Spending time estimating a project is an enormous cost because it eats into what the team could be doing. And in my experience, teams can always think of much more valuable things to do than refining that 37 day estimate to make it fit into a month.

Estimation-dependent cultures create damaging behaviours

Estimation-dependent cultures appear in teams that can only decide what to work on when they have detailed forecasts available for all potential future work. On the surface, it might seem diligent to plan in that way, but that approach causes significant negative side effects to emerge:

Planning Tetris

When a team is asked to continually provide detailed estimates (and are then expected to meet them), project managers will feel safe mapping out a Gantt chart of activities for months into the future, shaping the coming weeks with contiguous projects like a well-played game of Tetris.

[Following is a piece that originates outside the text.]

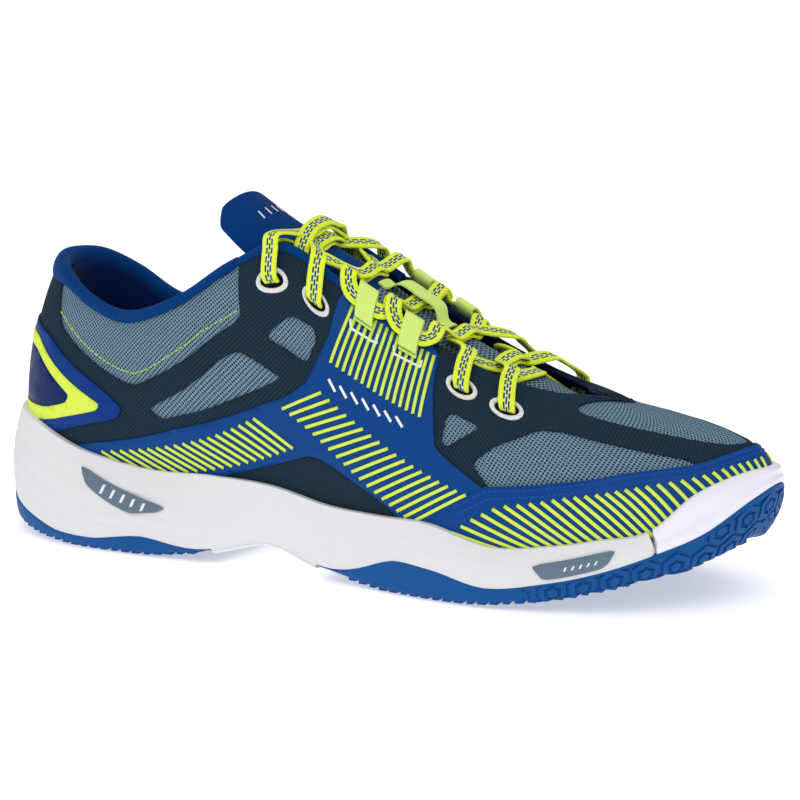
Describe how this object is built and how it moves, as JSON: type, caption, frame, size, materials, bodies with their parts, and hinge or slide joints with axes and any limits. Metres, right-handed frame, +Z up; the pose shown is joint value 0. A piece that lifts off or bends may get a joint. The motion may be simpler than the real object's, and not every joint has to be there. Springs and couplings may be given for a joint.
{
  "type": "court shoe",
  "caption": "Low-cut right court shoe: mesh upper with dark and blue overlays, lime laces, pale foam midsole and blue tread.",
  "frame": {"origin": "middle of the bounding box in plan, on the ground under the shoe", "axes": "+X from heel to toe, +Z up, -Y towards the lateral (outer) side of a right shoe"},
  "size_m": [0.3, 0.1048, 0.1285],
  "materials": {
    "mesh": "open warp-knit mesh",
    "dark_film": "thin welded film, satin",
    "vamp_film": "thin welded film, satin",
    "blue_film": "synthetic overlay, satin",
    "lime_film": "printed film",
    "collar_knit": "fine padded knit",
    "foam": "open-cell foam",
    "lining": "brushed lining",
    "board": "pressed fibre board",
    "midsole_foam": "moulded foam skin",
    "lime_rubber": "moulded",
    "insert_plastic": "moulded, smooth",
    "outsole_rubber": "moulded tread",
    "bumper_rubber": "moulded, glossy",
    "lace": "flat woven",
    "aglet_plastic": "clear shrunk film",
    "webbing": "woven webbing",
    "white_stitch": "satin-stitched thread"
  },
  "bodies": {
    "shoe": {"upper_mesh": "mesh", "quarter_film_lateral": "dark_film", "quarter_film_medial": "dark_film", "vamp_film": "vamp_film", "saddle_lateral": "blue_film", "saddle_medial": "blue_film", "rear_band_lateral": "blue_film", "rear_band_medial": "blue_film", "mudguard": "blue_film", "heel_patch": "blue_film", "heel_badge": "lime_film", "collar_binding": "collar_knit", "collar_foam": "foam", "collar_lining": "lining", "heel_counter": "board", "toe_puff": "board", "strobel_board": "board", "midsole": "midsole_foam", "heel_cushion": "lime_rubber", "heel_insert_lateral": "insert_plastic", "heel_insert_medial": "insert_plastic", "forefoot_insert_lateral": "insert_plastic", "forefoot_insert_medial": "insert_plastic", "outsole_heel": "outsole_rubber", "outsole_forefoot": "outsole_rubber", "toe_bumper": "bumper_rubber", "tongue_lower": "mesh", "lace": "lace", "aglet_lateral": "aglet_plastic", "aglet_medial": "aglet_plastic", "lace_keeper": "webbing", "eyelet_ring_lateral_1": "white_stitch", "eyelet_ring_lateral_2": "white_stitch", "eyelet_ring_lateral_3": "white_stitch", "eyelet_ring_lateral_4": "white_stitch", "webbing_loop_lateral_1": "webbing", "webbing_loop_lateral_2": "webbing", "eyelet_ring_medial_1": "white_stitch", "eyelet_ring_medial_2": "white_stitch", "eyelet_ring_medial_3": "white_stitch", "eyelet_ring_medial_4": "white_stitch", "webbing_loop_medial_1": "webbing", "webbing_loop_medial_2": "webbing"},
    "tongue_flap": {"tongue_tip": "collar_knit"},
    "sockliner": {"insole": "lining"}
  },
  "joints": [
    {"name": "tongue_flex", "type": "hinge", "parent": "shoe", "child": "tongue_flap", "pos_m": [-0.039, 0, 0.116], "axis": [0, 1, 0], "range_deg": [-5, 20], "stiffness_Nm_per_rad": 0.12},
    {"name": "insole_lift", "type": "hinge", "parent": "shoe", "child": "sockliner", "pos_m": [0.128, 0, 0.026], "axis": [0, 1, 0], "range_deg": [0, 4]}
  ]
}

That plan will then get set in stone, and diversions away from it will become very difficult. New opportunities won’t be sought, agility will be seen as an enemy to progress, innovation will stall, and the team will fall further into Feature Factory mode.

Decide-By-Effort

When a leader puts too much importance on estimates, they will quickly devolve their own decision making process into one where they can’t decide what their team should work on without knowing an “accurate” estimate for everything first.

Effort can be a helpful factor in decision making (especially if you’re using a framework like RICE scoring), but effort estimates generally don’t need to be very accurate to inform those decisions. A simple “finger wag” estimate for a project to know if it should take a few hours, days, or weeks is more than enough to make a decision on product priorities.

If your decision process needs “refinement” to the level of breaking a big thing down into lots of detail, that’s not estimation, that’s literally doing the work.

Analysis Paralysis

When detailed estimates are seen as a pre-requisite to any work being considered, a team runs the risk of repeatedly estimating potential work.

The team spends days scoping future work out, refining stories, spiking, and finally delivering their estimates to their product leaders. During that time, new events have occurred that now make the product leaders consider a different plan, and so they ask for detailed estimates on the new items. It is not uncommon to find teams that go into repeated cycles of “estimation work” because their product leaders have fallen into this trap.

Misery and Burnout

When an organisation puts too much emphasis on estimates, the engineering team is almost always “held to account” to meet them, despite the fundamental unreliabilities of estimates as predictors of the future.

Many times, this happens because commitments get made to customers by sales teams as if engineering estimates are contractual guarantees of future delivery.

The team will likely be forced to meet an estimate they gave weeks or months prior, no matter which critical staff member recently just left their team, no matter what technical surprises they encounter, and no matter what external vendor dependencies go unmet. Those factors will lead to the team having a terribly tough time trying to meet the original estimate, causing a drop in morale and quality.

Teams that follow the Sustainable Development model will prevent this situation by creating a culture where estimates are consistently treated as estimates, not as high-integrity commitments.

Sandbagging

Even a basic knowledge of Systems Thinking will allow anyone to predict the reactions of engineers who suffer through the negative situations described above.

When morale-crushing effects are experienced by the people who deliver estimates, a reinforcing loop of negativity – commonly known as a vicious cycle – emerges. The engineers, burned out by the last project’s crushing schedule, expand their next estimates with extra buffer time. This tactic (“sandbagging“) is detected by management, who demand more accurate estimates and lose confidence in the engineers. The engineers dig in their heels, and the situation worsens.

Tips for a healthy estimation culture

This article is not a call for software teams to abandon estimation completely. Quite the opposite! Estimation, when done rapidly, can be a useful input for guiding decisions around feasibility and viability of new product work.

Ironically, it is significantly less effort to prevent the dysfunctions associated with a strong reliance on estimates than it is to keep a heavy dependence on them:

  • Don’t focus on making estimates more accurate. Instead, focus on minimising the time spent estimating. If you spend more than literally a few minutes estimating something, you’re just wasting time.
  • Focus your organisation more on creating feedback loops with your users and responding to their needs as opposed to estimates being the primary factor in decisions on what to build.
  • Work in small batches. Use a rubric like “every story must be do-able in 2 days or less” as opposed to trying to figure out the exact number of days everything will take. You’ll be surprised at how much easier everything gets, and how much more valuable user feedback your work will generate.
  • Use a coarse scale that is easily understandable by all. I like to ask, “is it measured in hours, days, or weeks?”. The answer doesn’t need to say how many hours or days or weeks, but it’s helpful to know which bucket it’s in. And best of all, engineers are usually able to answer this question very quickly.
  • Consider not estimating at all. You’ll have plenty of company.
  • Build a shared understanding across your teams about how estimates should be interpreted. For example, make sure your sales team never makes contractual commitments based on them.
  • Make sure your product vision and product strategy are clear. Those do more to help clarify priorities than any estimation process could ever hope to.

Estimates are educated guesses of outcomes in a dynamic and highly variable situation. Let’s start to treat them as such, and use them appropriately.